In the evening, the Lord and consorts are taken outside the temple as part of the Sahasra Deepalankarana Seva where he is entertained with vedic hyms and annamaya sankirtanas. This is followed by procession on the 4 mada streets surrounding the temple before the lord is taken back into the temple, in time for the ratripuja (night puja).

Weekly sevasVisesha Puja is performed on Mondays when the 'Chaturdasa kalasa visesha puja' (14 kalasas special puja) is performed to the Lord through the utsava murti. During the Sahasra Kalabhishekam puja, abhishekam is performed to Bhoga Srinivasa, Malayappa swami and Visvaksena.

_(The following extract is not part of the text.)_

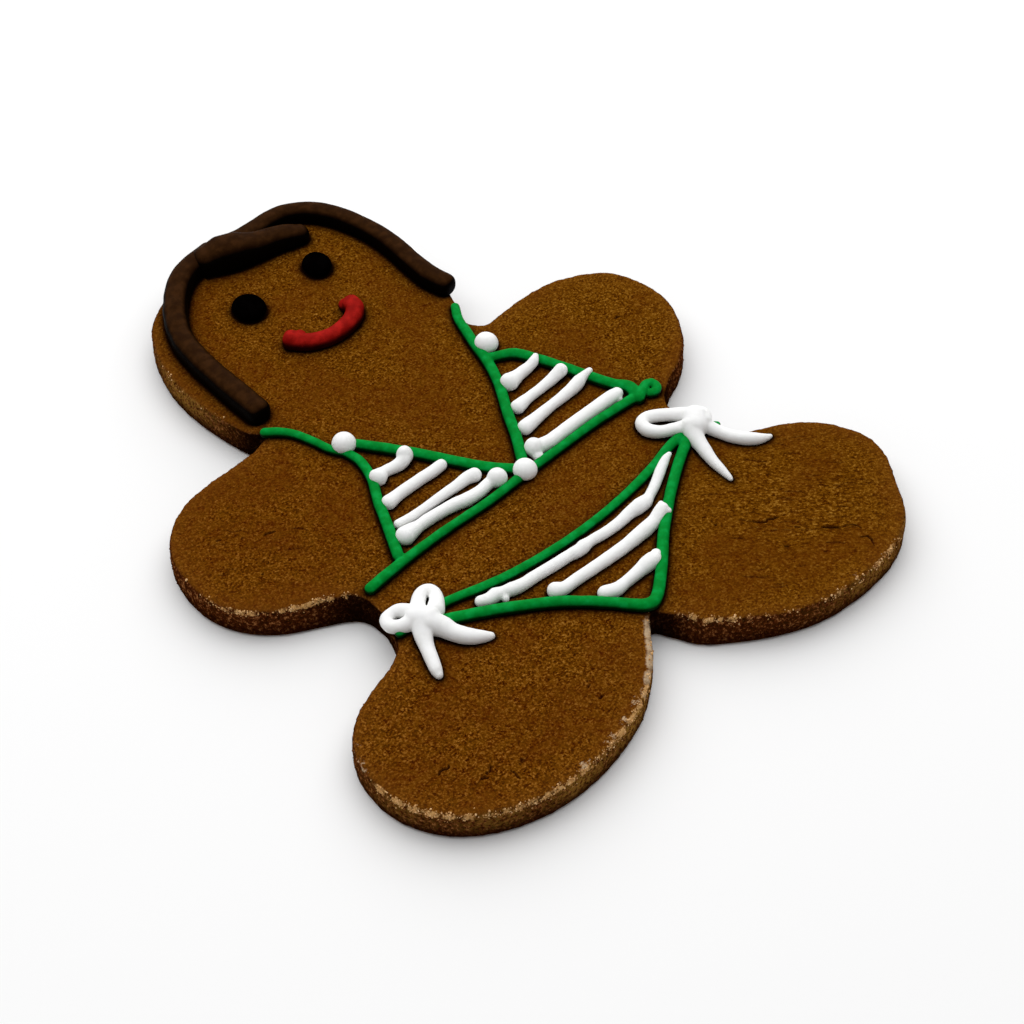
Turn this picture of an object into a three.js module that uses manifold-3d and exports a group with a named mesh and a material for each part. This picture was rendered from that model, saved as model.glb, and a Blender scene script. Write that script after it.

Annual services and festivals

During the Teppōtsavam festival, the idol of Malayappa Swami along with his consorts are worshipped in the Swami Pushkarini (The Holy Lake adjoining the temple) when the Lord is taken to a float constructed in the lake and worshipped during Phalguna Pournami. Abhideyaka Abhishekam is performed every year in the month of Jyesta (July) to protect the idols from damage during processions and other events. The festival lasts for three days with the deities adorned Vajrakavacham (armour studded with diamonds), Mutyalakavacham (armour studded with pearls) and svarnakavacham (armour of gold) for these days. During Padmavathi Parainayam celebrated in May, the wedding of Lord Srinivasa and the Goddess Padmavathi is celebrated in the Narayanagiri gardens for three days. During the three days, Malayappa swami arrives on Gaja (Elephant), Asva (Horse) and Garuda'' (Eagle) vehicles while Sridevi and Bhudevi arrive in separate palanquins. After the Kalyānōtsavam (The commemoration of the weddings of Malayappa Swami), and cultural performances, the idols are taken back to the temple. Pushpa Pallaki festival is celebrated in July at the start of financial year for the lord with the idols taken in procession on a richly decorated floral palanquin.

The idol are taken in procession on various vehicles during the annual Tirumala Brahmotsavam celebrations.